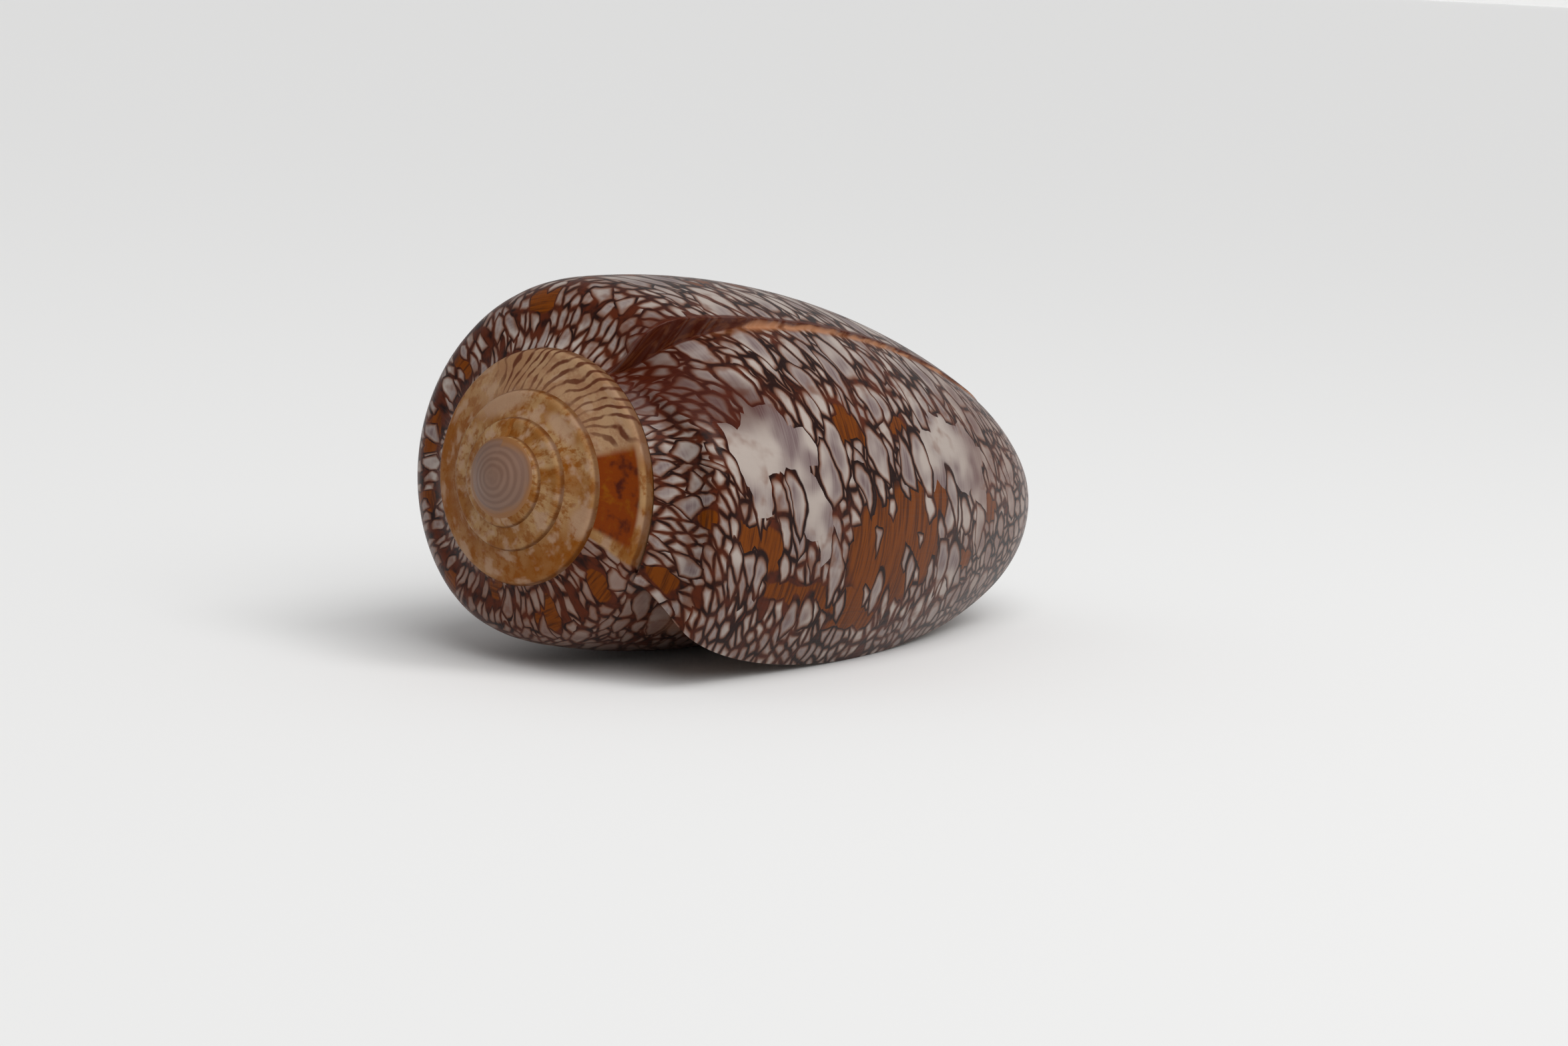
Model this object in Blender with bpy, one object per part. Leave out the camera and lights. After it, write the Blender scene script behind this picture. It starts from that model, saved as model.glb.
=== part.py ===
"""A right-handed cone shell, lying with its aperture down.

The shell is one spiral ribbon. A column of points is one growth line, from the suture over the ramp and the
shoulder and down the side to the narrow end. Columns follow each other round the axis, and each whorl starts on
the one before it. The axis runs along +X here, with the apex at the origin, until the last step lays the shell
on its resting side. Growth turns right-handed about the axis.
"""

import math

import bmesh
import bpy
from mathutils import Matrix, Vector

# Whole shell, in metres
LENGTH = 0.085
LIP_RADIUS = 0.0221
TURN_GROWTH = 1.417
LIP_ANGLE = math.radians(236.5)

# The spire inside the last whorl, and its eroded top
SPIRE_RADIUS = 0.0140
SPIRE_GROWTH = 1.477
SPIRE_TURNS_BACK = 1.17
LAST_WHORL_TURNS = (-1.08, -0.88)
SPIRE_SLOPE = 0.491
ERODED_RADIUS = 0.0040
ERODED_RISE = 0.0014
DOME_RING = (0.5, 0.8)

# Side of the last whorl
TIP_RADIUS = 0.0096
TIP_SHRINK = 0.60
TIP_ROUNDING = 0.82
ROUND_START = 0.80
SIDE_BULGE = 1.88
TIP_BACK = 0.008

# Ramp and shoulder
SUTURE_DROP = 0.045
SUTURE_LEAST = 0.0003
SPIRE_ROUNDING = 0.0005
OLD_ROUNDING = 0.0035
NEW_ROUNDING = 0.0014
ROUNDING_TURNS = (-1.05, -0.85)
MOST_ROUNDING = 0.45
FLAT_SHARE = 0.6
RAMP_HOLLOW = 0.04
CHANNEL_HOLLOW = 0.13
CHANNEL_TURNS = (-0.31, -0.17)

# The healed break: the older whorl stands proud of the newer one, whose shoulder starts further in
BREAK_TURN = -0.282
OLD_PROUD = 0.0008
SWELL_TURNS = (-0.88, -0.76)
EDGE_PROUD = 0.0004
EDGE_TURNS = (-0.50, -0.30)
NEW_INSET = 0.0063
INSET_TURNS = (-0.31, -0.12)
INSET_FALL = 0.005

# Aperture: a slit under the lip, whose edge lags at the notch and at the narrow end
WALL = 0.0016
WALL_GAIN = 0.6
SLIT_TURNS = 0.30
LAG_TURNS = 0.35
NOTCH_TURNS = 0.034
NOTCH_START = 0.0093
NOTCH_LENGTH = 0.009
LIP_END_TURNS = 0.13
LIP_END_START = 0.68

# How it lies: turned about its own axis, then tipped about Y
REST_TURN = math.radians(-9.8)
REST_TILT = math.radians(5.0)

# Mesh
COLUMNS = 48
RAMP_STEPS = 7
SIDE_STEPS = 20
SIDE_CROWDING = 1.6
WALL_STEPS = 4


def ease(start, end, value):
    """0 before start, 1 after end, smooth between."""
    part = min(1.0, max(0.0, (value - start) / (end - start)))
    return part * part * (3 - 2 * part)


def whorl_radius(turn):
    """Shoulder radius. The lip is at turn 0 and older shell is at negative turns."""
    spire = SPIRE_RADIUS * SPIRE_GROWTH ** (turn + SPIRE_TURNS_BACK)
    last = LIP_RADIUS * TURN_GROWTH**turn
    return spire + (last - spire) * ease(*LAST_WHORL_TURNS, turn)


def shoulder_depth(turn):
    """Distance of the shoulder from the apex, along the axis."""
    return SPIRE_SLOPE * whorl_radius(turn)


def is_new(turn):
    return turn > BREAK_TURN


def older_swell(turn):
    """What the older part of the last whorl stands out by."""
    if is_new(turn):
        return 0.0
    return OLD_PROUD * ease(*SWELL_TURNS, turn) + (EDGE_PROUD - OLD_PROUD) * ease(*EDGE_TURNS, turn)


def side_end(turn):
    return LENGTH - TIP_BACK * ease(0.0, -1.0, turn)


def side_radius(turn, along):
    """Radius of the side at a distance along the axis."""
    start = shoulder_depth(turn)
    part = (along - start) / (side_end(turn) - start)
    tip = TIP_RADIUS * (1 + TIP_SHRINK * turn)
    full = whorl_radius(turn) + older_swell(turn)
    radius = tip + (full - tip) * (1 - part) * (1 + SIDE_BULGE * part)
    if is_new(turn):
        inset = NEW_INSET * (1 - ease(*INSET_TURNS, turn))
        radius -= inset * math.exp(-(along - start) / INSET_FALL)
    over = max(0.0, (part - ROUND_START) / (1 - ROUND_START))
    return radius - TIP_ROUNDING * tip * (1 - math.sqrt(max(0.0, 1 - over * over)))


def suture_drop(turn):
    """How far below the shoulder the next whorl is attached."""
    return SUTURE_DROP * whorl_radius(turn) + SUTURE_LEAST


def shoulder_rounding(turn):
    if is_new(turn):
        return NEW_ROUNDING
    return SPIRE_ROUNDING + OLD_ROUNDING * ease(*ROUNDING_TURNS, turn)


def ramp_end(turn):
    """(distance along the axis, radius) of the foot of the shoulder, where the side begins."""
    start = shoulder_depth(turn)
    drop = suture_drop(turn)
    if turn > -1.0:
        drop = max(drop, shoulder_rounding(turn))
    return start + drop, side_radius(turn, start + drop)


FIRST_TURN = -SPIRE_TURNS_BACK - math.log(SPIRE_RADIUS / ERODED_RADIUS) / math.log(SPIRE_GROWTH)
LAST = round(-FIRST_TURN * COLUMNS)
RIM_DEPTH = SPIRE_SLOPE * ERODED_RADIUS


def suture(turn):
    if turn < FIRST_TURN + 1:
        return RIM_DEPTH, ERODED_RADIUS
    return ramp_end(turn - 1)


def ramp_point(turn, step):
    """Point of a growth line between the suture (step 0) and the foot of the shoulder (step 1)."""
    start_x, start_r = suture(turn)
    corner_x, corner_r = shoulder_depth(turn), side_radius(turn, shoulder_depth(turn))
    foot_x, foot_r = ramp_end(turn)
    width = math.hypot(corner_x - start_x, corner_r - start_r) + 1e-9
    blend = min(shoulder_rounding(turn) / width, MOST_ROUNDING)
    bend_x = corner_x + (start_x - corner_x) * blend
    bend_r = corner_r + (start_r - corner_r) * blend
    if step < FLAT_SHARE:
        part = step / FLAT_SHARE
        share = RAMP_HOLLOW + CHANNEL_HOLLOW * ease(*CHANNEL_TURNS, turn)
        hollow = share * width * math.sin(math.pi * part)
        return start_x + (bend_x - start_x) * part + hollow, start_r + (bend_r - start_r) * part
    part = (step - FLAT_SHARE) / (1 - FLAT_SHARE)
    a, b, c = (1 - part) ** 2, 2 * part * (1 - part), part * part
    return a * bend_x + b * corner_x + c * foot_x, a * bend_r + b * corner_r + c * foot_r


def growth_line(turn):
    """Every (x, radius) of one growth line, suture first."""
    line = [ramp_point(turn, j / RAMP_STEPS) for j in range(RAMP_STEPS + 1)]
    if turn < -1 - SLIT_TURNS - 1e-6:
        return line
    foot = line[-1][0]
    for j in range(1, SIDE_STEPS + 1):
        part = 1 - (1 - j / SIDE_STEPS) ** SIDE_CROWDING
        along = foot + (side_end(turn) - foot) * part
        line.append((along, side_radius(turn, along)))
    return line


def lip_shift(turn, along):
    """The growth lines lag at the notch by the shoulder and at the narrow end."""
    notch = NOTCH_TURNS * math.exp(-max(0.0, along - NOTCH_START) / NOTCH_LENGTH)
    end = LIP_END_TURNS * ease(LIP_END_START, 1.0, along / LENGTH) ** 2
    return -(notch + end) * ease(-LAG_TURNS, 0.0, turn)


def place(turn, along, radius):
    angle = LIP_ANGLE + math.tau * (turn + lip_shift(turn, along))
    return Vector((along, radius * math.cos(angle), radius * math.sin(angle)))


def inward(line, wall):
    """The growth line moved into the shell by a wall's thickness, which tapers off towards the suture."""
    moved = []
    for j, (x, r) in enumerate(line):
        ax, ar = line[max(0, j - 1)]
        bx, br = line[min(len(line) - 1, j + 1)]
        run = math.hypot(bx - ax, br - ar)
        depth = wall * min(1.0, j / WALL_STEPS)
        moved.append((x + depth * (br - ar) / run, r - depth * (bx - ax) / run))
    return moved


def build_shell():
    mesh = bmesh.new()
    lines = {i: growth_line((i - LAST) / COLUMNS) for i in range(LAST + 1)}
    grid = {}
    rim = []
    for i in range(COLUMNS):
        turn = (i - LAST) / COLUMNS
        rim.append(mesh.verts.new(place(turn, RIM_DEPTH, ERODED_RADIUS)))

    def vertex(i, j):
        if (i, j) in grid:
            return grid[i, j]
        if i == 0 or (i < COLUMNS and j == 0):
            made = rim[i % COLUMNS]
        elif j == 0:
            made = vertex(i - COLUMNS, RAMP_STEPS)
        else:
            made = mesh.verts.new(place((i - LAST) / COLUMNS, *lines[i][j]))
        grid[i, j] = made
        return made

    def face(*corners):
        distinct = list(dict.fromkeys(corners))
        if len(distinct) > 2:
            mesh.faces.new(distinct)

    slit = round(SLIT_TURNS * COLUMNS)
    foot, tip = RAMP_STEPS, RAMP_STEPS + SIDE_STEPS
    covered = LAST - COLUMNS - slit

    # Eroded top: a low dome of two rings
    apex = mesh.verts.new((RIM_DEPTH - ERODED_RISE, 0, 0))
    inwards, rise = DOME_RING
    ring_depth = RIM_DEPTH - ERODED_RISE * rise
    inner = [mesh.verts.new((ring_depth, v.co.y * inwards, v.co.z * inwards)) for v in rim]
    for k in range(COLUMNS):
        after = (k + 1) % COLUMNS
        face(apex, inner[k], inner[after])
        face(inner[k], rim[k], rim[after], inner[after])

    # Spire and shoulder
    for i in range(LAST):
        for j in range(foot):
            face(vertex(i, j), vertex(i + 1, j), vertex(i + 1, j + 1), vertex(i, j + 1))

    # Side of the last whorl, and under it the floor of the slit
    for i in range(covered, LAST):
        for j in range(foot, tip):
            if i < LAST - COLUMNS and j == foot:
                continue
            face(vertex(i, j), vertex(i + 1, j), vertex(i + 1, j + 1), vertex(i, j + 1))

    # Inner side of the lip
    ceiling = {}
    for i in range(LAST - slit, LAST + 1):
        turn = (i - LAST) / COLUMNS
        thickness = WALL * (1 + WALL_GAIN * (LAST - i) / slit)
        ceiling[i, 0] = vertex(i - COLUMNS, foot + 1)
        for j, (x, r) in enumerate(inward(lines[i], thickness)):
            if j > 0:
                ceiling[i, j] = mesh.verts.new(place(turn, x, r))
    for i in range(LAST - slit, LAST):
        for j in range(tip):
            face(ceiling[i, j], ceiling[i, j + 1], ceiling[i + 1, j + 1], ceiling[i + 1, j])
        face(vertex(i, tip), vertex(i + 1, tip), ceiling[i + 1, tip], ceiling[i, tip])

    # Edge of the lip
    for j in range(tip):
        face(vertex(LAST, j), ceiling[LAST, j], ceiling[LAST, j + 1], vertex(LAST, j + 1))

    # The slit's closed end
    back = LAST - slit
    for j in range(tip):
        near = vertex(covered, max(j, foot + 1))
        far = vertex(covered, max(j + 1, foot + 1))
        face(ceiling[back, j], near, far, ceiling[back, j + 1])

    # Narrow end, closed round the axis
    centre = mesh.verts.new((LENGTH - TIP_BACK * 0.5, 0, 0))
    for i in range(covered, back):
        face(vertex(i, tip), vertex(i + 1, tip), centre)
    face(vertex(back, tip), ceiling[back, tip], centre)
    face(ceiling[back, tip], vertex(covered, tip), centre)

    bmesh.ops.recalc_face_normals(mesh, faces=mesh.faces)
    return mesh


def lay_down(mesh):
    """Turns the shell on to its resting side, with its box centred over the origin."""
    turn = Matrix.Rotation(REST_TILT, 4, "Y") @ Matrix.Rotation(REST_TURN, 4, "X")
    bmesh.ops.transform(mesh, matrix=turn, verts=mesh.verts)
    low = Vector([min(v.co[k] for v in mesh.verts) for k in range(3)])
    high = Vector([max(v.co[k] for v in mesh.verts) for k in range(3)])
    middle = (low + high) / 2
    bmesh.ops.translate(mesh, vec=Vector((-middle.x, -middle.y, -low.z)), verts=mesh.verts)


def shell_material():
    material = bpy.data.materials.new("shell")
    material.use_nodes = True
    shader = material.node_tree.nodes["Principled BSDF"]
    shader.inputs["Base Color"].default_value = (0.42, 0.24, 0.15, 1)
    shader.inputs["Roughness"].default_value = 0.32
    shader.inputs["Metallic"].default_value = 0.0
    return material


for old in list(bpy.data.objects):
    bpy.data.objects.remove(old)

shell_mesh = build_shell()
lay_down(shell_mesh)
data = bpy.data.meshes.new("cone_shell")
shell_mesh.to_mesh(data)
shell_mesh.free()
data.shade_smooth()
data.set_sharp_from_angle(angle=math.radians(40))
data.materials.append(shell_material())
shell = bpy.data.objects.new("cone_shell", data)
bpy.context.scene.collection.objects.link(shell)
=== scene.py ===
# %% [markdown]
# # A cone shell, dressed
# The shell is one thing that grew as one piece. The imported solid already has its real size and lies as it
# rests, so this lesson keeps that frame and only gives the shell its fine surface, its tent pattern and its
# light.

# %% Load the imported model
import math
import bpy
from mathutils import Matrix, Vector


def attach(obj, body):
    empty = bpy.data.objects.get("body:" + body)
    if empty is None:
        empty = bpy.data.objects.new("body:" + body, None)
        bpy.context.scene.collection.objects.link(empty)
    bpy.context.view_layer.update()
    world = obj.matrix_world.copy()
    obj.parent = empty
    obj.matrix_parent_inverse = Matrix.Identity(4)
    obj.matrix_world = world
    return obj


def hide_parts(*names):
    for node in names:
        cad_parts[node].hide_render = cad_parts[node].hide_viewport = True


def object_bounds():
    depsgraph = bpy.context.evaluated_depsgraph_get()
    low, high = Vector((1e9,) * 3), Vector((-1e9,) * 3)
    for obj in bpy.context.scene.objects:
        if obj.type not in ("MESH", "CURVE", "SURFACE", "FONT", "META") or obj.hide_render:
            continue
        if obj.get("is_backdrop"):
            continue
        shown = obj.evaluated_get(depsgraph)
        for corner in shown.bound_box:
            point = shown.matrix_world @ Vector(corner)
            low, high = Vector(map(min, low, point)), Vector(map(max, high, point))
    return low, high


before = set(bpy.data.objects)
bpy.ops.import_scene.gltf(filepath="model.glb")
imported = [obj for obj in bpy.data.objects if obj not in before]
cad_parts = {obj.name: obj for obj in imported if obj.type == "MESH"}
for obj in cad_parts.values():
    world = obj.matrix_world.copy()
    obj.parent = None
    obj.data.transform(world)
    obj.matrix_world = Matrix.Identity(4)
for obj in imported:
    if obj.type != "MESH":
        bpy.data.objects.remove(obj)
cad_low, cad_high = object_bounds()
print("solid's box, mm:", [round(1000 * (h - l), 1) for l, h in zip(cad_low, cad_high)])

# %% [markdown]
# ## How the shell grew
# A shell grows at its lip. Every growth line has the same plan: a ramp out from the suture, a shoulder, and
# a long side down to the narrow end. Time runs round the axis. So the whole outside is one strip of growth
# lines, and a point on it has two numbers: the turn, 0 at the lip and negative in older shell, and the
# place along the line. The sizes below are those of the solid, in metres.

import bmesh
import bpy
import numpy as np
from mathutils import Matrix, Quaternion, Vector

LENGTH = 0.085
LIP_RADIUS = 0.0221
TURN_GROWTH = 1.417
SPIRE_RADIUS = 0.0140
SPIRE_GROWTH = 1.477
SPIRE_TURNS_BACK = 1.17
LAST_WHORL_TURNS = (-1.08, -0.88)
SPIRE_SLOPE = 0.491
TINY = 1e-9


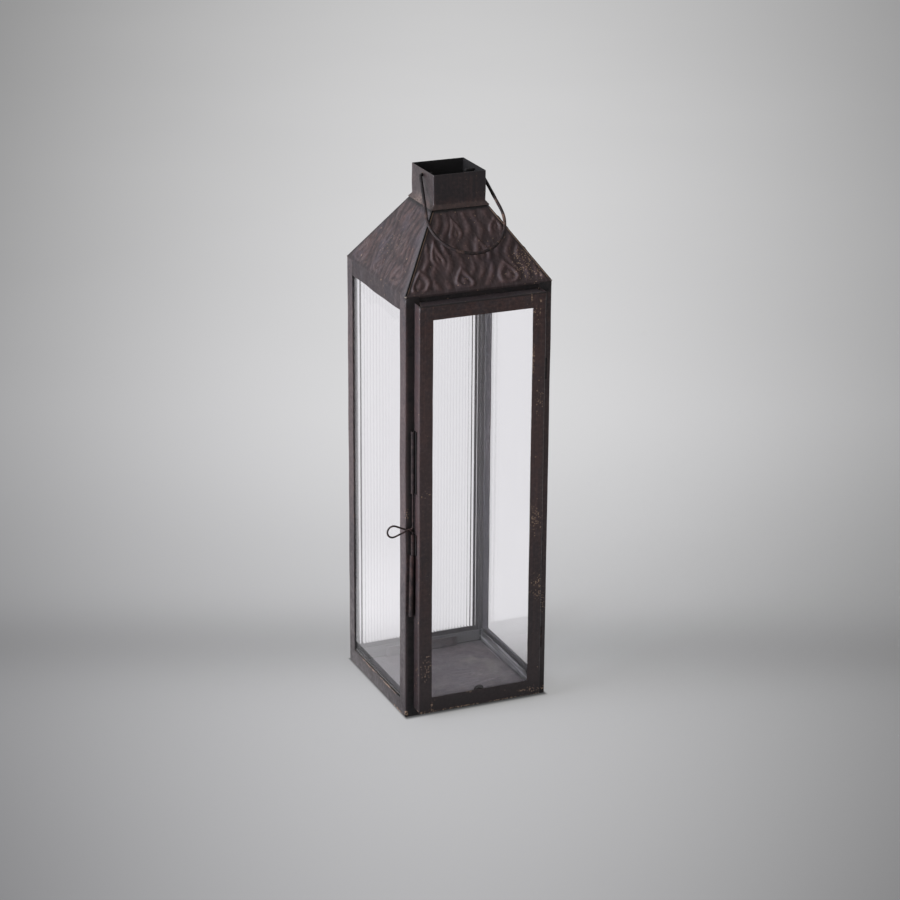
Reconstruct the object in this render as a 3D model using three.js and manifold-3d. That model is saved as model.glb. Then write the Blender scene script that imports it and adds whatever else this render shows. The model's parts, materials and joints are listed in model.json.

----

PROBLEM REQUIREMENTS: Your task is to retype the entries verbatim, starting with the line that holds "shell_mesh = build_shell()" and stopping after the line that holds "obj.parent = empty".

CORRECT OUTPUT:
shell_mesh = build_shell()
lay_down(shell_mesh)
data = bpy.data.meshes.new("cone_shell")
shell_mesh.to_mesh(data)
shell_mesh.free()
data.shade_smooth()
data.set_sharp_from_angle(angle=math.radians(40))
data.materials.append(shell_material())
shell = bpy.data.objects.new("cone_shell", data)
bpy.context.scene.collection.objects.link(shell)
=== scene.py ===
# %% [markdown]
# # A cone shell, dressed
# The shell is one thing that grew as one piece. The imported solid already has its real size and lies as it
# rests, so this lesson keeps that frame and only gives the shell its fine surface, its tent pattern and its
# light.

# %% Load the imported model
import math
import bpy
from mathutils import Matrix, Vector


def attach(obj, body):
    empty = bpy.data.objects.get("body:" + body)
    if empty is None:
        empty = bpy.data.objects.new("body:" + body, None)
        bpy.context.scene.collection.objects.link(empty)
    bpy.context.view_layer.update()
    world = obj.matrix_world.copy()
    obj.parent = empty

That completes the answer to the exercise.